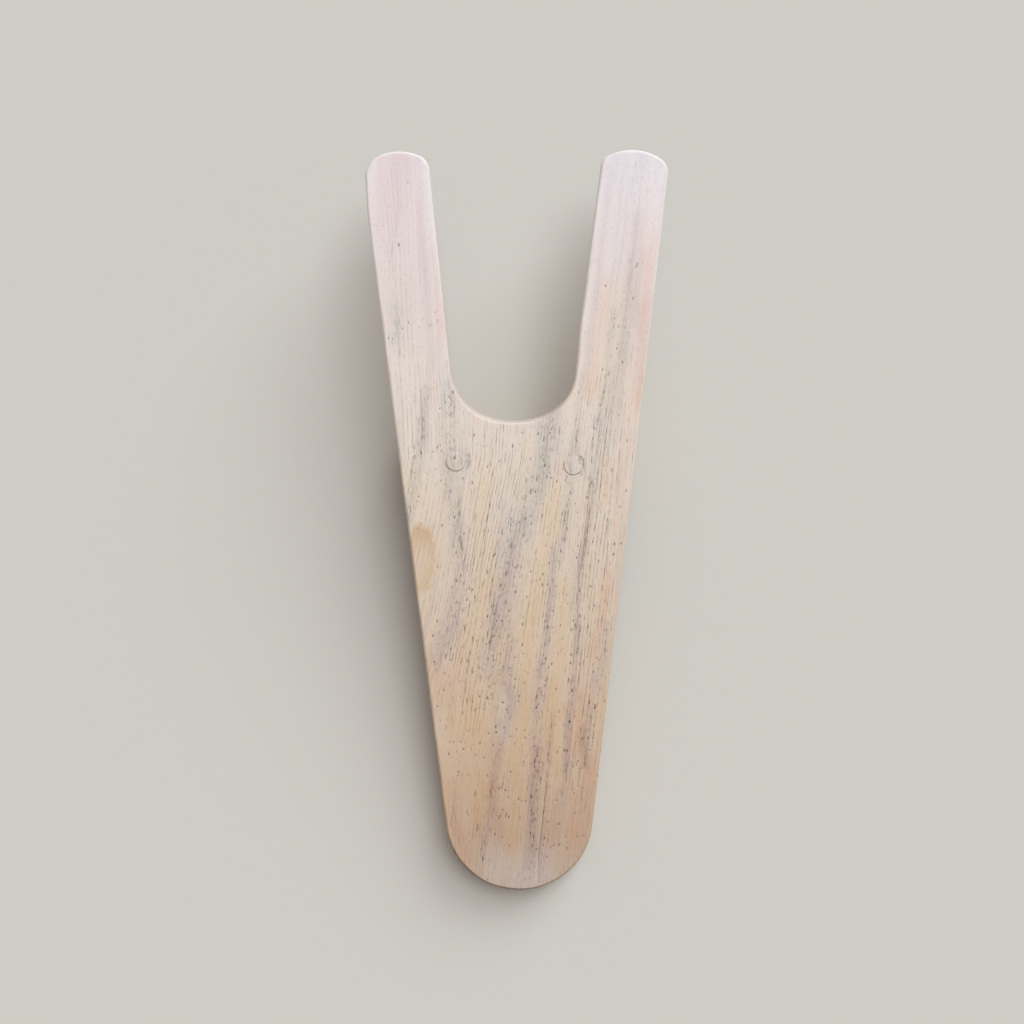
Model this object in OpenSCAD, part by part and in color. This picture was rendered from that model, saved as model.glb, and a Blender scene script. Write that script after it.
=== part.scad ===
/* [Board] */
// Length of the board along its face, from the tail to the line of the prong tips
board_len = 381; // [360:1:410]
// Thickness of the board
board_t = 19; // [17:0.5:24]
// Distance between the outer edges of the prongs, measured at the line of their tips
prong_span = 153; // [147:1:165]
// Radius of the rounded tail
tail_r = 38.5; // [34:0.5:44]
// Slope of the board up from the floor, in degrees
tilt = 8; // [7:0.25:10]
// Length of the flat under the tail, where the board stands on the floor
tail_flat = 12; // [6:1:18]
// Size of the worn rounding along the edges of the board
edge_r = 1.5; // [0.8:0.1:2.5]

/* [Prong tips] */
// Radius of the crown across each tip
crown_r = 26; // [22:1:40]
// Radius of the two corners of each tip
tip_corner_r = 8; // [5:0.5:10]

/* [Notch] */
// Depth of the notch below the line of the prong tips
notch_depth = 134; // [120:1:145]
// Width of the notch at the line of the prong tips
notch_w = 87.5; // [84:0.5:94]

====

_Aim_
All lines above with "from" in them should be returned.

_Solution_
Model this object in OpenSCAD, part by part and in color. This picture was rendered from that model, saved as model.glb, and a Blender scene script. Write that script after it.
// Length of the board along its face, from the tail to the line of the prong tips
// Slope of the board up from the floor, in degrees